For money management when you can’t be arsed to hire a bookkeeper: Mint
I’m a BIG fan of TurboTax, honestly. Their UI is so friendly and encouraging, and while I’m not looking forward to the complexities of my taxes this year after freelancing for most of 2018, I do find most of Intuit’s products easy to use. I’ve reactivated Mint a few times since I started using it several years ago, but keeping regular track of my budget was never especially interesting to me while I was a salaried employee. That all changed when I became responsible for self-employment taxes, business expenses, and managing a highly variable income.
I tried using You Need A Budget more than once, and found its system to be phenomenally incompatible with my habits and mindset around money (I realize maybe the point is to change some of those habits, but for me, the website itself was so incomprehensible that the trials outweighed the potential benefits). I let it make me feel stupid for a few months, then gave up and returned to Mint. Mint is fine! Mint is great! I like filtering my income and spending trends by category or month, it’s easy to categorize purchases even though it thinks my acupuncturist is a restaurant, and I appreciate being able to see where I’m over budget in some category. Bottom line: it’s simple, so I use it. That’s all I want from a money management app.
PS. I don’t discourage hiring a bookkeeper. In fact, I’d love to eventually. But for the first 9 months, some simple software and spreadsheets did just fine.
For the office assistant you wish you had: AND.CO
“Invoicing, Contracts, Proposals, Expense Tracking, Time Tracking and Task Management. AND CO helps you save time, so you can focus on the work you love.”
Actually, what I love most is that AND.CO notifies me when clients open my contracts and invoices. I’ve been fortunate; no one has ever tried to pull a shady “Heyyy, never got your invoice” move, but I like the peace of mind of having an extra peek at the action. I’m definitely not a power user, as I don’t use the expense tracking or task management features, but it’s a great way to keep track of projects and accept payments online with your contract or invoices.
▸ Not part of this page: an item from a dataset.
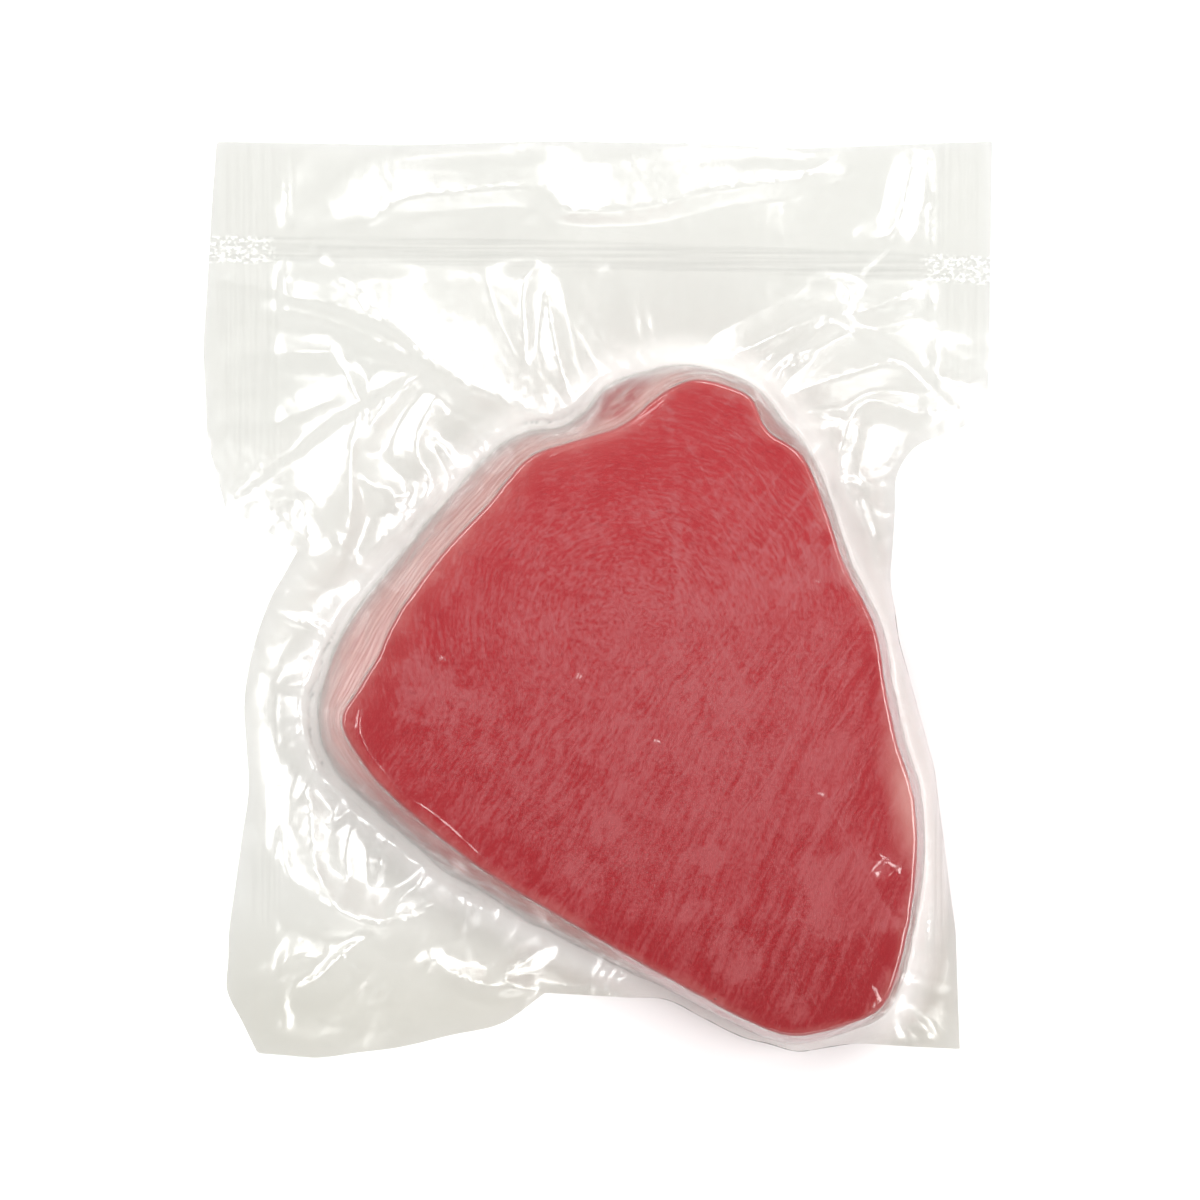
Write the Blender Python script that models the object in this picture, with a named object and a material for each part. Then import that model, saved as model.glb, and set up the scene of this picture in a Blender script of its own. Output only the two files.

Managing a business is not exactly easy, and it’s not why most of us decided to work for ourselves, but there is something very satisfying about handling this side of things, especially when AND.CO keeps everything in one place.
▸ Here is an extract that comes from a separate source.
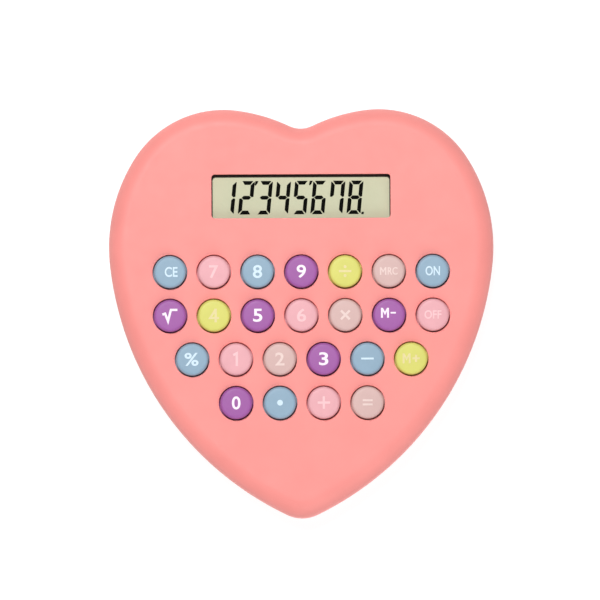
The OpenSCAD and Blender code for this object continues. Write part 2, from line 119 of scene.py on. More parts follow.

Honorable mention goes to Cushion. Cushion is available for a monthly fee, and I find it a little less intuitive than AND.CO, but I signed up for it first. I used both programs until I decided to cut some expenses, and AND.CO won out because of their pre-curated contracts and proposals (and thanks to their partnership with Fiverr, they’re now free). Their time-tracking feature is also easier to use than Cushion’s, but the Cushion team is super helpful, friendly, and dedicated so I certainly wouldn’t discourage anyone from trying their service.
Ugh. As I was editing this post, I received an email from AND.CO announcing their switch to a monthly premium membership with more services and unlimited “active clients.” Their next iteration of the free version will only allow one active client, so it looks like I’ll be updating. They did answer the call for editable contracts and proposals, though. I’m eager to see what, if anything, really changes with this premium membership.
For wrangling notes like a boss: Bear
At any given time I have between 4-6 notebooks in my bag, each one dedicated to a special purpose. While they’re brilliant for brainstorming, wireframing, and the kind of writing by hand that’s key to clearing creative cobwebs, the reality is that my work always has to go digital eventually.
Bear is my most frequently opened productivity app, and I’ve tried many. It’s got a ridiculously simple notepad interface, but the extra goodies are what make it so useful: markup tools, a to-do list feature, hashtags and cross-note links to help you track related notes. It can export notes to email and other file types and syncs between your phone and laptop, something that has saved my ass many times while I’ve been working on the road or places with poor internet reception. I never want to go back to life without Bear.
For avoiding fax machines and problematic PDFs: Genius Scan
I haven’t touched a fax machine since 2002 and have a terribly fraught relationship with Adobe Acrobat. If I need to get documents to a client that I can’t easily email or share in a cloud-based service, I use Genius Scan to send images of my completed paper copies. It’s not terribly sophisticated, but it’s included on this list because it’s eliminated a lot of headaches I’d rather not deal with in my business, such as “Why won’t the formatting of this document let me upload my signature?” and “I have to send HOW many W-9s for tax season?” (Pro-tip: give your client your W-9 as soon as you sign a contract. It’s simple and so very professional of you.)
This list got longer than I anticipated, but I use most of these services every week, if not every day. Running your own business can be taxing when you realize you’re responsible for everything. Unless you can hire an assistant, finding the shortcuts that suit you is a really great way to preserve your energy and momentum for the work you actually want to do.
What would you add to this list? Any apps, sites, or services that lift your self-employed spirits?